- What you are asked to do:
Scan the entries below. List each line with "picture".
BEGIN The input
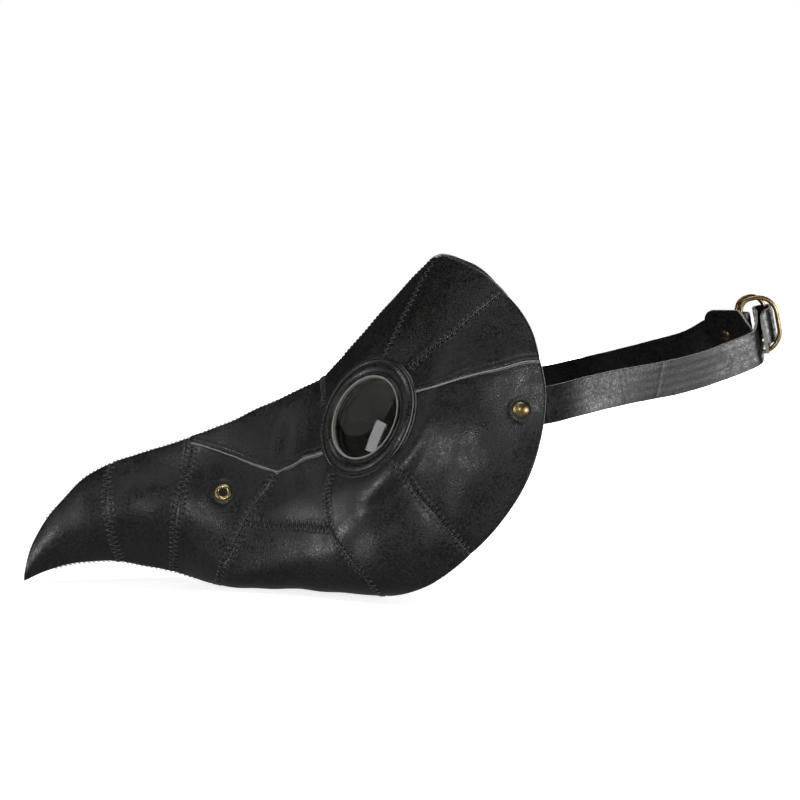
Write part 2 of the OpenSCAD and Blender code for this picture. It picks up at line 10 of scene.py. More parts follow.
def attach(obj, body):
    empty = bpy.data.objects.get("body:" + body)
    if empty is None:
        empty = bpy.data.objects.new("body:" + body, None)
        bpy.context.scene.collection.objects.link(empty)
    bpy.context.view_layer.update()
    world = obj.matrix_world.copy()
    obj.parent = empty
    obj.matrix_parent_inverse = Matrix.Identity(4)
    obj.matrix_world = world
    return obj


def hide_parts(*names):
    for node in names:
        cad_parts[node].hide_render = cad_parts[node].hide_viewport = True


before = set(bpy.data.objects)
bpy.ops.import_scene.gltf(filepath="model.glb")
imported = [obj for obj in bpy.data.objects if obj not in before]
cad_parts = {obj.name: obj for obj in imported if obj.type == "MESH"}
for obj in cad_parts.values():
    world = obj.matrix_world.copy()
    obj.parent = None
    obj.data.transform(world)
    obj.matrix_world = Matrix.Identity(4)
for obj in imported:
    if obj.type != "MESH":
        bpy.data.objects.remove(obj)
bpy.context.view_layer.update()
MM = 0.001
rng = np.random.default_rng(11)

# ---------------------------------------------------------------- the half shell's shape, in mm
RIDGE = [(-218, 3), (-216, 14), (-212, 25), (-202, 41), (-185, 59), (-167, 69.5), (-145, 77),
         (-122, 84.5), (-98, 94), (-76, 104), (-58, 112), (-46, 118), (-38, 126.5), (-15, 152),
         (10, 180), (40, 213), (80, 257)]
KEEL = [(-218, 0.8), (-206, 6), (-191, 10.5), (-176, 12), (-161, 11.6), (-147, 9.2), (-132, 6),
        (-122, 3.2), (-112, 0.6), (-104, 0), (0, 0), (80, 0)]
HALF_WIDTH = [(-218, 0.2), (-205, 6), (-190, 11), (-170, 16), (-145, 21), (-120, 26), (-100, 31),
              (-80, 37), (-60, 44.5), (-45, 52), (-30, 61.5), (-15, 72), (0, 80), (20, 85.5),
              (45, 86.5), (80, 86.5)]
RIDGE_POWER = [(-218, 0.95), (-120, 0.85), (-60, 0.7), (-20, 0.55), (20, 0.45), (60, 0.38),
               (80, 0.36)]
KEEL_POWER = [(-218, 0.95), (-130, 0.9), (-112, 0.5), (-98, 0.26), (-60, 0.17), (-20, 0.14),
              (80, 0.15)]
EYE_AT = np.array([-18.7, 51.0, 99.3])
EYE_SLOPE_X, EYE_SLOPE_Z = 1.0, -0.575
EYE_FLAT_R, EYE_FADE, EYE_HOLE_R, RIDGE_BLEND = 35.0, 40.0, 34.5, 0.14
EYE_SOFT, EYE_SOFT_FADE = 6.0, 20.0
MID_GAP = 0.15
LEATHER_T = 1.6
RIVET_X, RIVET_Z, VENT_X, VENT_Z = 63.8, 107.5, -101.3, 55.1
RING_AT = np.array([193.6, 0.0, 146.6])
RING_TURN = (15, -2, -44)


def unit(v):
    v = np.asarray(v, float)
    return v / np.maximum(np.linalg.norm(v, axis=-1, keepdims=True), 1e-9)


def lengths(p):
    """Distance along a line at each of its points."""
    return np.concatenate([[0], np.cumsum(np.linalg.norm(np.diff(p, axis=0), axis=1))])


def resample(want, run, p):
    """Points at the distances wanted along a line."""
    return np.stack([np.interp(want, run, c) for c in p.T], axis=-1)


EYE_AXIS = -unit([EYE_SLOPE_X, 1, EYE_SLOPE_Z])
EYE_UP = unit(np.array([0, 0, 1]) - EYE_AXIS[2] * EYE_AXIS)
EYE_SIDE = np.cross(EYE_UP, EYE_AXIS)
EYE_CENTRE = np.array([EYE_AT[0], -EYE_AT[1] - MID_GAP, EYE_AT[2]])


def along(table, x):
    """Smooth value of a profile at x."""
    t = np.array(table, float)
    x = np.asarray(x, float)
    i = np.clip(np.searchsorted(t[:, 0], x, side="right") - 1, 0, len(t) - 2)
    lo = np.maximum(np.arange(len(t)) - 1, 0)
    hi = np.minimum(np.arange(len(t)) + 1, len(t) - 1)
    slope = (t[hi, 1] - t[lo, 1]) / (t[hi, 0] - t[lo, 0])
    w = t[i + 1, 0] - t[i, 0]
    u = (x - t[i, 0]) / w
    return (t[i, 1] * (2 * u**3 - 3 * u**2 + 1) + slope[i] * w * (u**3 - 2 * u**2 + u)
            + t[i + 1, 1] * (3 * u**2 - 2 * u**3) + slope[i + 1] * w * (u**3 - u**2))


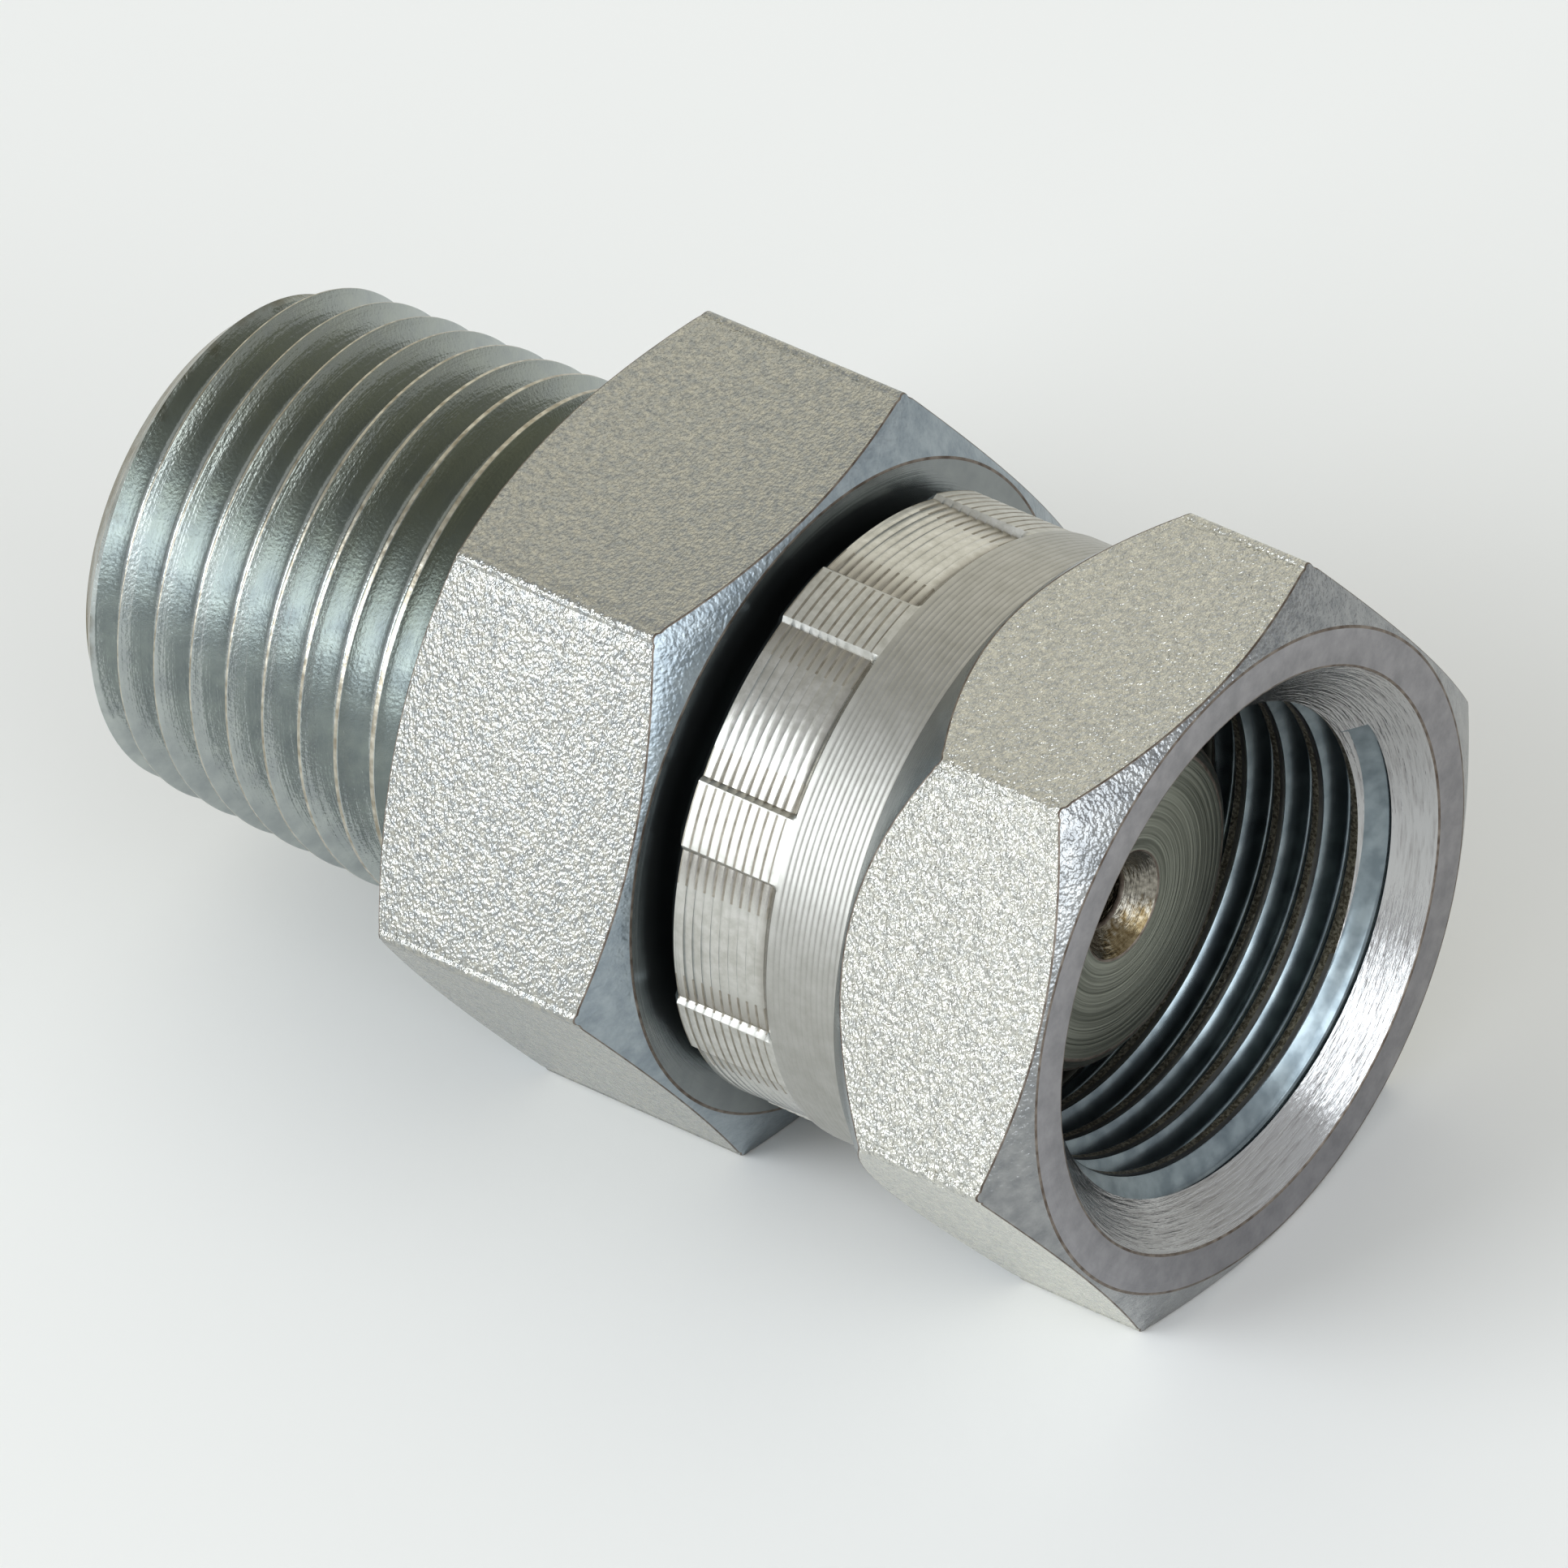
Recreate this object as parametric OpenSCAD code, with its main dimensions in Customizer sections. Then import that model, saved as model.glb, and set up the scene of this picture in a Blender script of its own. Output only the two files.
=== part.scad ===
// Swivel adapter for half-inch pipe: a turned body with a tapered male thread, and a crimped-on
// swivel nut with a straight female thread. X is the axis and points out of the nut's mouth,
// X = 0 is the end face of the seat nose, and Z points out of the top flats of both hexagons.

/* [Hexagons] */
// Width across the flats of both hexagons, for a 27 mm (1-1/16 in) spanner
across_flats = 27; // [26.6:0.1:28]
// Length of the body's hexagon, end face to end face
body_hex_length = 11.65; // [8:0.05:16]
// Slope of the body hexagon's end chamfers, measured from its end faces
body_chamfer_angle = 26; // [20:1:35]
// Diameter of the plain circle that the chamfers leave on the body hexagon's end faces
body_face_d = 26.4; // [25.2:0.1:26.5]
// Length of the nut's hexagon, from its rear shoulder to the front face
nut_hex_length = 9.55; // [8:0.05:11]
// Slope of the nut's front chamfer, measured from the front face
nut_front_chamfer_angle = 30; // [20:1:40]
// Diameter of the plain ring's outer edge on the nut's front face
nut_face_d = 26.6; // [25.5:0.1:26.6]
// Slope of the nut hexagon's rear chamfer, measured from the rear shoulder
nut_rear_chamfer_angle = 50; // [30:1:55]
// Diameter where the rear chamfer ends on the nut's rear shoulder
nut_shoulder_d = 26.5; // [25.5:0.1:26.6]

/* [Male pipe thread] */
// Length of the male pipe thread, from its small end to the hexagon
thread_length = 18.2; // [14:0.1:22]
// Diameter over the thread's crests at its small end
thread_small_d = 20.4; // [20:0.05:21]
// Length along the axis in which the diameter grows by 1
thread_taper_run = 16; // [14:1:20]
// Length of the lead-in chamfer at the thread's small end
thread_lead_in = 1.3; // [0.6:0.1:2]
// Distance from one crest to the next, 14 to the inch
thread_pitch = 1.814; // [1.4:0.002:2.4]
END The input
- Answer:
Write part 2 of the OpenSCAD and Blender code for this picture. It picks up at line 10 of scene.py. More parts follow.
Recreate this object as parametric OpenSCAD code, with its main dimensions in Customizer sections. Then import that model, saved as model.glb, and set up the scene of this picture in a Blender script of its own. Output only the two files.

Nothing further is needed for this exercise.